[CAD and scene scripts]
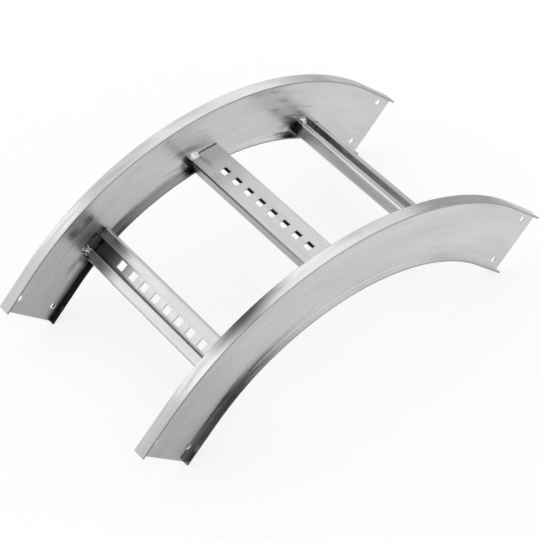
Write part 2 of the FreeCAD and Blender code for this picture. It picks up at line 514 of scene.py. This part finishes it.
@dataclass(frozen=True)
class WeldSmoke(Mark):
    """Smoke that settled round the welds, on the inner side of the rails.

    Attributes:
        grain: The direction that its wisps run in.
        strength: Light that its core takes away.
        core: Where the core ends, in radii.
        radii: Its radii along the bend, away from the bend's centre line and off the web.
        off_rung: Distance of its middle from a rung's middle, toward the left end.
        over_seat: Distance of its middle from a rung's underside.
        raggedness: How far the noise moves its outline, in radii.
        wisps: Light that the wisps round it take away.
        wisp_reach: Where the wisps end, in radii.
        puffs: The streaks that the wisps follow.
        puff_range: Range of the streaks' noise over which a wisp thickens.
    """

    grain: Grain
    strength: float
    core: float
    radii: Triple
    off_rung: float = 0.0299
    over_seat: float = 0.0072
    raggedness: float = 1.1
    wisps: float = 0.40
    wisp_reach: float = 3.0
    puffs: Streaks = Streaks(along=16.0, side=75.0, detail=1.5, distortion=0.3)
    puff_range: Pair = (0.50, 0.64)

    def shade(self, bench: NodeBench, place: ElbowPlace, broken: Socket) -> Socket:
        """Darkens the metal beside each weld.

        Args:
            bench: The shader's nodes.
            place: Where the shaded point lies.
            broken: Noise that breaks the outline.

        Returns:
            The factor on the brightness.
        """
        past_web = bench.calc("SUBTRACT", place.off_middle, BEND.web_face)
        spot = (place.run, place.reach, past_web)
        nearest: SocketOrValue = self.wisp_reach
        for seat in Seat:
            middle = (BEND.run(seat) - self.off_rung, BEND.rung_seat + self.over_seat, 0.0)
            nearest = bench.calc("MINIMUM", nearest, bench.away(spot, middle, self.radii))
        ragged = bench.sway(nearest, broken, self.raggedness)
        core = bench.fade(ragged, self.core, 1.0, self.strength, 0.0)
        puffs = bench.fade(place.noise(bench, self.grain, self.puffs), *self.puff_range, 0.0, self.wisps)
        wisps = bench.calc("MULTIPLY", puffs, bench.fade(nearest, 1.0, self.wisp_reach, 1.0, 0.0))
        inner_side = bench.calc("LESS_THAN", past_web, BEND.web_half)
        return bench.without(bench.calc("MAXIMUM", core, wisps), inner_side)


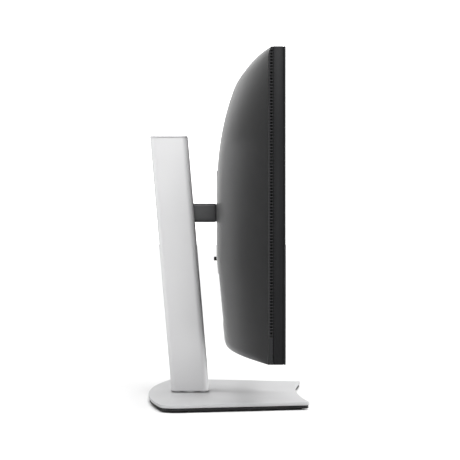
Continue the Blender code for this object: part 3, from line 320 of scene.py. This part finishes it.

● **Task requirements**: Take the lines from the first line of the records through the line holding "of the rails.", both included, and please reproduce them exactly with nothing added.

● **Written response**:
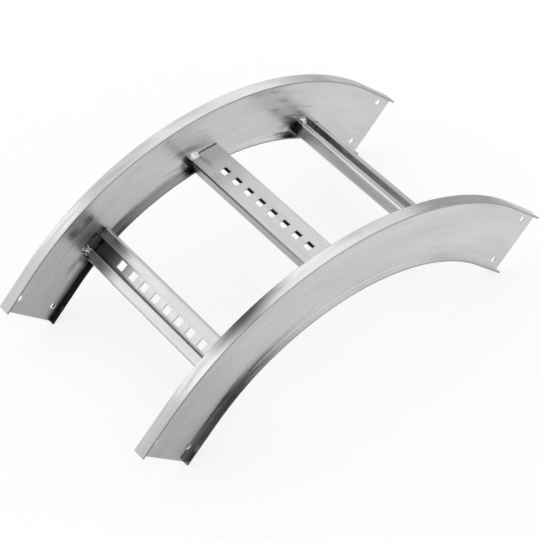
Write part 2 of the FreeCAD and Blender code for this picture. It picks up at line 514 of scene.py. This part finishes it.
@dataclass(frozen=True)
class WeldSmoke(Mark):
    """Smoke that settled round the welds, on the inner side of the rails.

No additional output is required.